Le spectacle bascule ensuite du chant solennel à une narration par le corps et le texte. C’est tout d’abord par un jeu d’expressions faciales que les comédien·n·e·s, comme extirpé·e·s de leurs chants par une force obscure, entraînent le spectateur dans une nouvelle histoire. Les personnages se mettent à agir comme des moutons, et le chœur se meut en troupeau. Commence alors un jeu de corps et de groupe, où une peur irrationnelle guide les mouvements instinctifs, bestiaux. Et si l’on rit souvent de ce mimétisme animalier, les quatre interprètes parviennent à nous transmettre un frisson angoissant, soutenu par un jeu de lumière et de sons imitant les grondements d’une météo capricieuse.
Le spectacle balance constamment entre cette angoisse face aux immensités rocheuses et la ridicule et emphatique fascination cultivée notamment par les milieux touristiques. Aussi se joue alors une visite guidée grandiloquente et absurde, entre le Cervin (dont le nom serait apparemment traduit en anglais par Mount Everest) et le bis de la pisse. Le groupe expose avec légèreté un patriotisme surabondant. Les costumes de soirée portés par les comédien·ne·s contrastent avec la randonnée à laquelle elles et ils prennent part. Comme pour illustrer l’impossibilité de maîtriser une nature indomptable, le groupe se retrouve perdu, bloqué face au mur en fond de scène. Les personnages sombrent alors lentement jusqu’à s’engouffrer dans le monde des esprits.
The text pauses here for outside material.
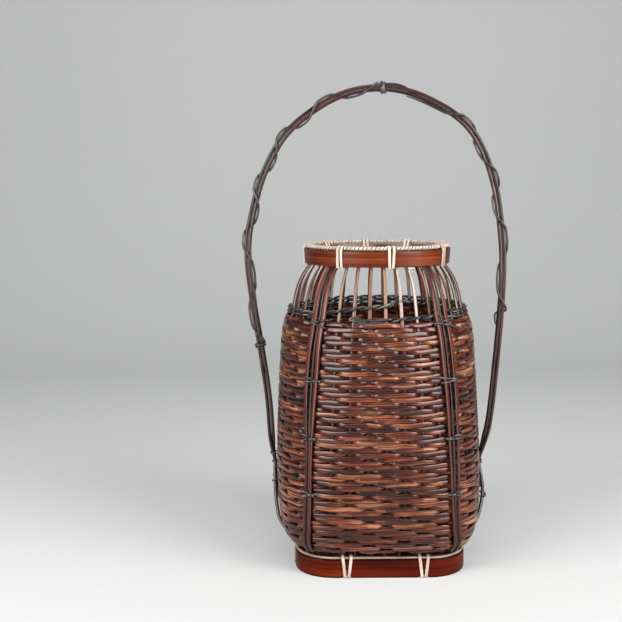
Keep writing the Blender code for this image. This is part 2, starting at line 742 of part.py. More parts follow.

Dans cette suite de tableaux sont également questionnées les notions d’individualité et de groupe. À la première fausse note volontairement commise par un comédien-chanteur, celui-ci se retrouve écarté, perdu dans son incapacité à communiquer avec les autres. Dans une autre scène se dégage la cheffe d’une insurrection grégaire, face à l’autorité du berger, autour de laquelle les moutons s’agglutinent sans comprendre les enjeux du discours. Lors de ces scènes, le jeu de groupe s’accorde avec l’esthétique de chœur affichée durant le reste de la pièce, mais il est difficile de le rattacher à la thématique première des légendes de montagne.
La pièce, si elle demande une attention particulière de la part du spectateur pour en saisir toutes les subtilités cachées dans les paroles des chansons, demeure une ode poignante au régionalisme et à une tradition culturelle qui traverse les âges. L’ouïe et la vue sont tour à tour mises à contribution, jusqu’à ce que le spectateur se retrouve plongé dans le noir face à une silencieuse constellation d’étoiles, mimée par des lampes de poches. Et si le rythme semble s’essouffler en fin de pièce, c’est parce que l’on brûle de féliciter ce quatuor qui a su créer, par l’intensité du chant et la complicité du jeu, un lien entre le public, la scène et les montagnes ancestrales.